Czym były kamee? Otóż były to bardzo popularne ozdoby nie tylko w wieku XVIII i XIX, ale także wcześniej (ich historia wywodzi się ze starożytności). Na owalnym szlachetnym kamieniu umieszczano kontrastujący z nim wyrzeźbiony, wypukły profil twarzy i noszono go jako wytworną, niezwykle drogą broszę. Wysoką cenę kamei dyktowała nie tylko wartość szlachetnych kamieni, z których je wytwarzano, lecz także trud i precyzja, z jakimi rzeźbiono te niewielkie, ale doskonale szczegółowe wizerunki.
Nasza kamea będzie nieco mniej wytworna, kosztowna i aż do bólu współczesna:
Wykonamy ją z:
- modeliny - czarnej i białej,
 - kontrastujących lakierów do paznokci; dodatkowo bezbarwnej emalii nabłyszczającej,
 - srebrnych gwoździ, bigli (do kolczyków), bądź innych półfabrykatów (na zdjęciu jest jeszcze baza do wykonania pierścionka, z którego potem zrezygnowałam),
 - potrzebujemy też szablonu, który pomoże nam namalować sylwetkę.
 
Jak stworzyć kameę? 
- Z modeliny formujemy owalny kształt, a z masy w kontrastującym kolorze - cienki wałeczek, którym owijamy naszą kameę. Przyciskając agrafkę lub igłę miejsce przy miejscu do wałeczka tworzymy ozdobne ząbki. Nie wolno nam zapomnieć o wbiciu gwoździa :)
 - Zgodnie z przepisem na opakowaniu modeliny utwardzamy kamee; szykujemy szablon sylwetki.
 - Przycinamy gwoździe i wklejamy do kamei. Za pomocą lakieru w kontrastującym kolorze i szablonu (trzeba go cienko obrysować ołówkiem) malujemy profil. Ja, żeby był dokładniejszy, malowałam go igłą.
 - Nabłyszczamy kamee bezbarwnym lakierem.
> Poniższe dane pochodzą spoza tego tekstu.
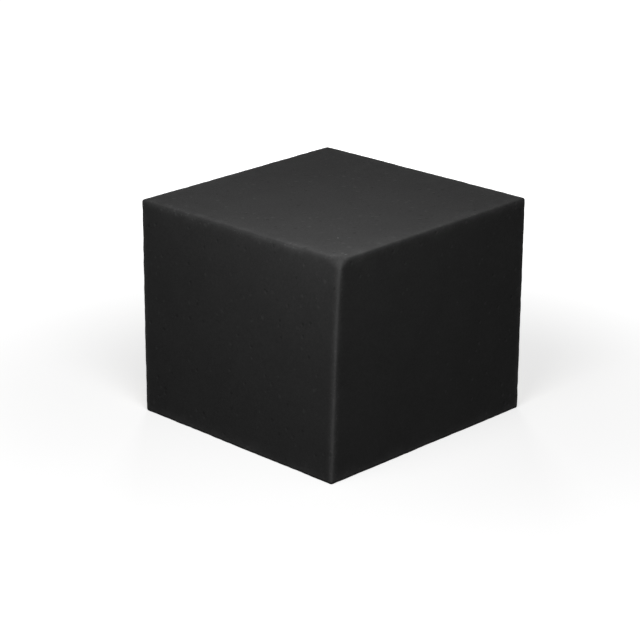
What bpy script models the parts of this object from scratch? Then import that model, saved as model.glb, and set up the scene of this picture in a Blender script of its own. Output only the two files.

 - Po wyschnięciu mocujemy ozdobę na biglach, broszce, metalowej obrączce...
 
 Oto i efekt mojej pracy:
Podoba się?
Ja bardzo lubię nosić moje kolczyki do czarnych, prostych strojów i prostego makijażu - kamee bardzo ładnie je uzupełniają nie tworząc niechcianego kontrastu :) Zakładam je również, gdy chcę uzupełnić strój biżuterią, ale ma to być coś niewielkiego i nierzucającego się w oczy.
Powyżej możecie zobaczyć jak niewielkie są moje kolczyki. Oczywiście kamee można zrobić większe i odwrotnie kolorystyczne (jakkolwiek o brzmi...). A jak się nie chce męczyć z moimi instrukcjami, wystarczy się przejść do sklepu z sztuczną biżuterią. Ostatnio bodajże w I am widziałam identyczne (oczywiście ładniejsze...) kolczyki za parędziesiąt złotych. Moje kamee były już wtedy gotowe i nawet miałam je wtedy założone - tak to już jest, jak się wyprzedza współczesne trendy [żart]
Co do broszki - noszę ją rzadko. Gdy widziałam podobne w sklepach zawsze nie pasowały mi 1 lub 2 zawieszki, więc postanowiłam zrobić taką sama. I co? Miałam ją na sobie jeden raz! Może się wkrótce na nią nawrócę i będę nosić ją częściej :)
Tymczasem pozdrawiam i życzę miło spędzonych ostatnich godzin weekendu!